[Dataset excerpts start]

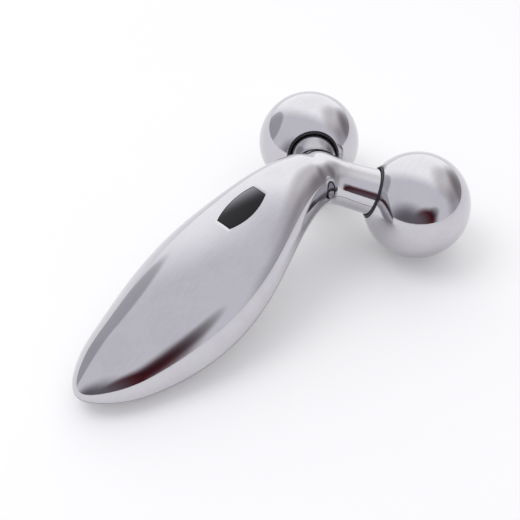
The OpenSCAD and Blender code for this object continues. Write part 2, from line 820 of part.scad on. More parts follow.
module shaft_insulator(side)
    color(black_colour)
        at_ball(side)
            difference() {
                union() {
                    translate([0, 0, insulator_at])
                        cylinder(r = insulator_r, h = terminal_at - seat_gap - insulator_at);
                    translate([0, 0, insulator_boss_at])
                        cylinder(r = washer_r, h = insulator_at - insulator_boss_at + 0.1);
                }
                translate([0, 0, insulator_boss_at - 1])
                    cylinder(r = shaft_d / 2 + seat_gap, h = arm_l);
            }

module terminal_ring(side)
    color(brass_colour)
        at_ball(side)
            difference() {
                union() {
                    translate([0, 0, terminal_at])
                        cylinder(r = 4.8, h = terminal_t);
                    translate([0, -1, terminal_at])
                        cube([tab_r, 2, terminal_t]);
                }
                translate([0, 0, terminal_at - 1])
                    cylinder(r = shaft_d / 2 + seat_gap / 2, h = terminal_t + 2);
            }

module thrust_washer(side)
    color(nylon_colour)
        at_ball(side)
            translate([0, 0, washer_at])
                ring(washer_r, shaft_d / 2 + running_gap, washer_t);

module end_washer(side)
    color(nylon_colour)
        at_ball(side)
            translate([0, 0, end_washer_at])
                ring(washer_r, shaft_d / 2 + running_gap, washer_t / 2);

// Spring clip in the groove of the shaft, open on one side
module stop_ring(side)
    color(steel_colour)
        at_ball(side)
            translate([0, 0, groove_at])
                linear_extrude(stop_ring_t)
                    difference() {
                        circle(r = washer_r);
                        circle(r = groove_r + seat_gap);
                        translate([0, -groove_r * 0.8])
                            square([washer_r + 1, groove_r * 1.6]);
                        for (turn = [120, 240])
                            rotate(turn)
                                translate([groove_r + 0.9, 0])
                                    circle(r = 0.7);
                    }

// --- Balls -----------------------------------------------------------------------------------

core_r = ball_r - skin_wall - seat_gap / 2;
core_inner_r = core_r - core_wall;
hub_bore_r = sleeve_d / 2 + seat_gap;
ring_inner_r = arm_end_r + ring_gap;
lip_r = sqrt(core_inner_r * core_inner_r - core_split * core_split) - seat_gap;
lip_wall = 1.4;

module ball_skin(side)
    color(chrome_colour)
        at_ball(side)
            difference() {
                sphere(r = ball_r, $fn = 96);
                sphere(r = ball_r - skin_wall, $fn = 96);
                cylinder(r = neck_opening_r, h = ball_d);
            }

module ball_core(side)
    color(black_colour)
        at_ball(side)
            difference() {
                union() {
                    difference() {
                        sphere(r = core_r, $fn = 96);
                        sphere(r = core_inner_r, $fn = 96);
                        translate([0, 0, -ball_d - core_split])
                            cylinder(r = ball_d, h = ball_d);
                    }
                    intersection() {
                        sphere(r = core_r - core_wall / 2, $fn = 96);
                        translate([0, 0, web_top - core_web])
                            cylinder(r = ball_r, h = core_web);
                    }
                    translate([0, 0, hub_end_at])
                        cylinder(d = hub_d, h = web_top - hub_end_at);
                }
                translate([0, 0, web_top])
                    cylinder(r = neck_opening_r, h = ball_d);
                translate([0, 0, hub_end_at - 1])
                    cylinder(r = hub_bore_r, h = ball_d);
            }

module core_cap(side)
    color(black_colour)
        at_ball(side) {
            difference() {
                sphere(r = core_r, $fn = 96);
                sphere(r = core_inner_r, $fn = 96);
                translate([0, 0, -core_split - seat_gap])
                    cylinder(r = ball_d, h = ball_d);
            }
            translate([0, 0, -core_split - 1.5])
                ring(lip_r, lip_r - lip_wall, 4);
        }

// Nylon sleeve with a flange at the neck and slotted claws that snap behind the hub
module bearing_sleeve(side)
    color(nylon_colour)
        at_ball(side)
            difference() {
                union() {
                    translate([0, 0, sleeve_end_at])
                        cylinder(d = sleeve_d, h = web_top - sleeve_end_at + 0.1);
                    translate([0, 0, web_top + seat_gap / 2])
                        cylinder(d = hub_d - 1.8, h = sleeve_flange_t - seat_gap / 2);
                    translate([0, 0, sleeve_end_at])
                        cylinder(r1 = sleeve_d / 2, r2 = claw_r, h = hub_end_at - sleeve_end_at - seat_gap);
                }
                translate([0, 0, sleeve_end_at - 1])
                    cylinder(r = shaft_d / 2 + running_gap, h = ball_d);
                for (turn = [0, 90])
                    rotate(turn)
                        translate([-sleeve_d, -0.4, sleeve_end_at - 1])
                            cube([2 * sleeve_d, 0.8, 5]);
            }

module seal_ring(side)
    color(black_colour)
        at_ball(side)
            translate([0, 0, web_top + seat_gap / 2])
                ring(neck_opening_r - seat_gap, ring_inner_r, rim_at + ring_rise - web_top - seat_gap / 2);

// --- The assembly ----------------------------------------------------------------------------

upper_cover();
lower_cover();
handle_frame();
solar_window();
window_gasket();
solar_cell();
cell_board();
contact_spring();
balance_weight();
weight_screws();
frame_screws();
positive_lead();
roller_shaft(LEFT);  // left_roller_shaft
roller_shaft(RIGHT);  // right_roller_shaft
shaft_pin(LEFT);  // left_shaft_pin
shaft_pin(RIGHT);  // right_shaft_pin
shaft_insulator(LEFT);  // left_shaft_insulator
shaft_insulator(RIGHT);  // right_shaft_insulator
terminal_ring(LEFT);  // left_terminal_ring
terminal_ring(RIGHT);  // right_terminal_ring
negative_lead(LEFT);  // left_negative_lead
negative_lead(RIGHT);  // right_negative_lead
thrust_washer(LEFT);  // left_thrust_washer
thrust_washer(RIGHT);  // right_thrust_washer
end_washer(LEFT);  // left_end_washer
end_washer(RIGHT);  // right_end_washer
stop_ring(LEFT);  // left_stop_ring
stop_ring(RIGHT);  // right_stop_ring
ball_skin(LEFT);  // left_ball_skin
ball_skin(RIGHT);  // right_ball_skin
ball_core(LEFT);  // left_ball_core
ball_core(RIGHT);  // right_ball_core
core_cap(LEFT);  // left_core_cap
core_cap(RIGHT);  // right_core_cap
bearing_sleeve(LEFT);  // left_bearing_sleeve
bearing_sleeve(RIGHT);  // right_bearing_sleeve
seal_ring(LEFT);  // left_seal_ring
seal_ring(RIGHT);  // right_seal_ring
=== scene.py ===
import math

import bmesh
import bpy
import numpy as np
from mathutils import Matrix, Quaternion, Vector


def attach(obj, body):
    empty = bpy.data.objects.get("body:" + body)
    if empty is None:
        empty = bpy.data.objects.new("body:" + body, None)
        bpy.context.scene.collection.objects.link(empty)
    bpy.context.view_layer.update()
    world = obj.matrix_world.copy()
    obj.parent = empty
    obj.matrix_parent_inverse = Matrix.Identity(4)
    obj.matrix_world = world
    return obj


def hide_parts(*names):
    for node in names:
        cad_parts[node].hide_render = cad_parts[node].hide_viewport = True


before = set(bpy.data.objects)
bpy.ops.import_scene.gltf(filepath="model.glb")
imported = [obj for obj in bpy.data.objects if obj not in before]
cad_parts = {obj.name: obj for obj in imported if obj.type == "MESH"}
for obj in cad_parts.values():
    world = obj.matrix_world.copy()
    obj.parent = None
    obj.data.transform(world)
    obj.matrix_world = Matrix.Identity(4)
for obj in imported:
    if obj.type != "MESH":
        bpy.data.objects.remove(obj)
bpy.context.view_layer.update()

# Facial toning roller: chrome Y-shaped handle, two free balls, a dark solar window. The pieces
# are laid out in millimetres, as on the drawing, and their meshes are scaled to metres.

MM = 0.001
LEFT = 1
RIGHT = -1

# --- Sizes, as in the construction ---------------------------------------------------------------

overall_length = 160
ball_spacing = 55.4
arm_spread = math.radians(48.5)
arm_drop = math.radians(18.8)
ball_r = 20
skin_wall = 1.2
neck_opening_r = 9.7
ring_gap = 0.2
ring_rise = 0.5
core_web_depth = 3.2
grip_width = 46.8
grip_rise = 22
grip_drop = 10.4
tail_round = 20
front_round = 9
front_start = 8
arm_root_r = 8
arm_end_r = 8.8
arm_belly = 0.8
arm_end_sink = 0.2
neck_fillet = 10
crotch_fillet = 5
cover_wall = 1.8
seam_gap = 0.15
window_x = -3.6
window_l = 17.7
window_w = 10
window_end_w = 6
window_gap = 0.12
flange_w = 1.4
flange_t = 0.8
seat_gap = 0.04

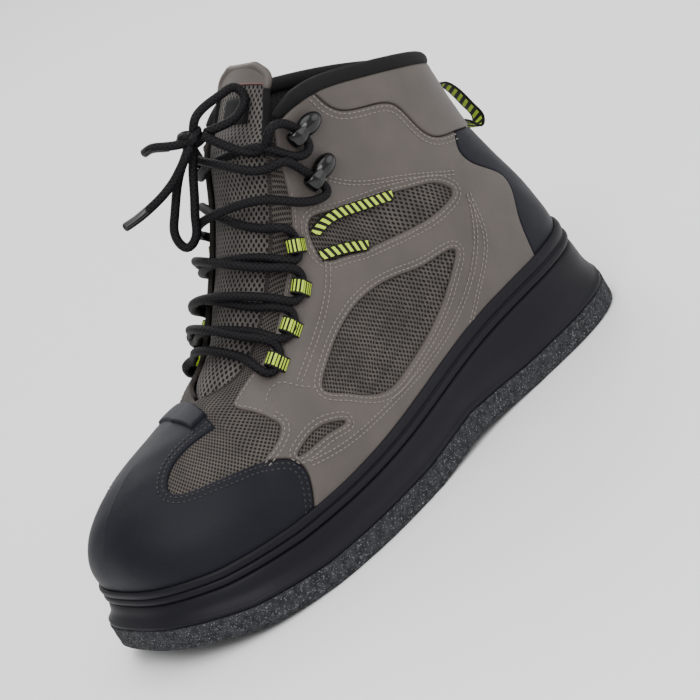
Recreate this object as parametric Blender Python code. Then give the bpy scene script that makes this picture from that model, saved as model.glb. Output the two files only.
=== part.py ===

[Dataset excerpts end]

Above are the entries. Output exactly the lines beginning with the line that has "bpy.context.scene.collection.objects.link(empty)" and ending with the line that has "# --- Sizes, as".

**Result of the exercise:**
        bpy.context.scene.collection.objects.link(empty)
    bpy.context.view_layer.update()
    world = obj.matrix_world.copy()
    obj.parent = empty
    obj.matrix_parent_inverse = Matrix.Identity(4)
    obj.matrix_world = world
    return obj


def hide_parts(*names):
    for node in names:
        cad_parts[node].hide_render = cad_parts[node].hide_viewport = True


before = set(bpy.data.objects)
bpy.ops.import_scene.gltf(filepath="model.glb")
imported = [obj for obj in bpy.data.objects if obj not in before]
cad_parts = {obj.name: obj for obj in imported if obj.type == "MESH"}
for obj in cad_parts.values():
    world = obj.matrix_world.copy()
    obj.parent = None
    obj.data.transform(world)
    obj.matrix_world = Matrix.Identity(4)
for obj in imported:
    if obj.type != "MESH":
        bpy.data.objects.remove(obj)
bpy.context.view_layer.update()

# Facial toning roller: chrome Y-shaped handle, two free balls, a dark solar window. The pieces
# are laid out in millimetres, as on the drawing, and their meshes are scaled to metres.

MM = 0.001
LEFT = 1
RIGHT = -1

# --- Sizes, as in the construction ---------------------------------------------------------------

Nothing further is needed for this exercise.